Jeremy Clarkson, het onbetwiste boegbeeld van Top Gear, kreeg afgelopen week te horen kreeg dat zijn contract bij de BBC eind deze maand niet vernieuwd zal gaan worden omdat hij fysiek geweld tegen één van de producers gebruikt heeft. Wat mij betreft is dat volkomen terecht: zulk zinloos geweld kan en mag niet getolereerd worden, of je nu Jeremy Clarkson heet of niet. Maar met Clarkson komt ook een eind het Top Gear dat we nu 13 jaar lang kennen. De kans is namelijk groot dat ook James May en Richard Hammond zonder Clarkson niet door willen met het programma. Dat begrijp ik, of sterker: ik verwacht eigenlijk niet anders. De fijne, complexe chemie tussen de drie presentatoren is met de jaren één van de hoekstenen van het programma geworden. Wanneer alleen Clarkson wordt vervangen, verliest het presentatorentrio de gedeelde geschiedenis, terwijl dat nu juist één van de krachten achter de geslaagde onderlinge verhoudingen is.

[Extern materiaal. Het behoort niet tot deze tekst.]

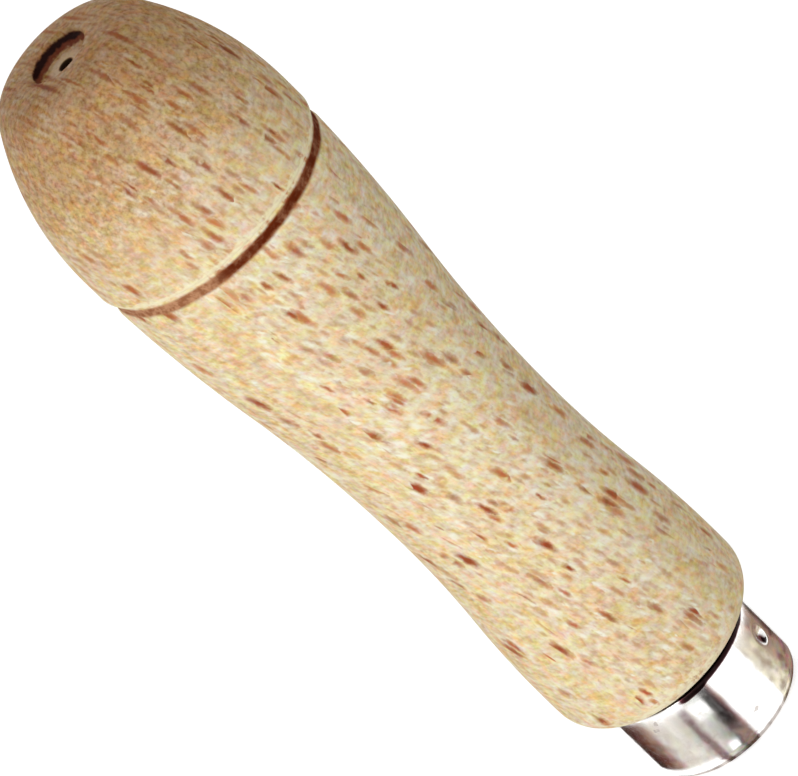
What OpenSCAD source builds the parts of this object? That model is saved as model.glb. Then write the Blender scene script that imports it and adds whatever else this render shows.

Op dit moment zijn er allerlei vervolgscenario’s mogelijk. Het waarschijnlijkst is dat de BBC doorgaat met Top Gear, maar pas nadat het bedrijf drie nieuwe presentatoren (m/v) heeft aangesteld. Ik zal zeker kijken: de formule van Top Gear is nog steeds de moeite waard. De vraag is of de drie nieuwelingen in staat zijn net zo’n interessante driehoeksrelatie te smeden als hun voorgangers. Er is hoop: de vorige drie zijn ook tamelijk willekeurig bij elkaar gezet. Voor het oude Top Gear-trio hoop ik dat een andere omroep zich aandient, bij voorkeur zelfs één waarbij ze de schaal iets moeten terugschakelen. Wat ze daar ook gaan doen: laat ze zo af en toe in een auto zitten. Laat die liefhebber zo nu en dan een glimp zien van de passie die elk van de heren voor auto’s heeft. Dat stelt mij, als verdwaalde autoliefhebber, gerust en zorgt er bovendien voor dat we niet één, maar effectief twee verschillende Top Gears zullen hebben. Met dat vooruitzicht kan ik wel weer 13 jaar vooruit.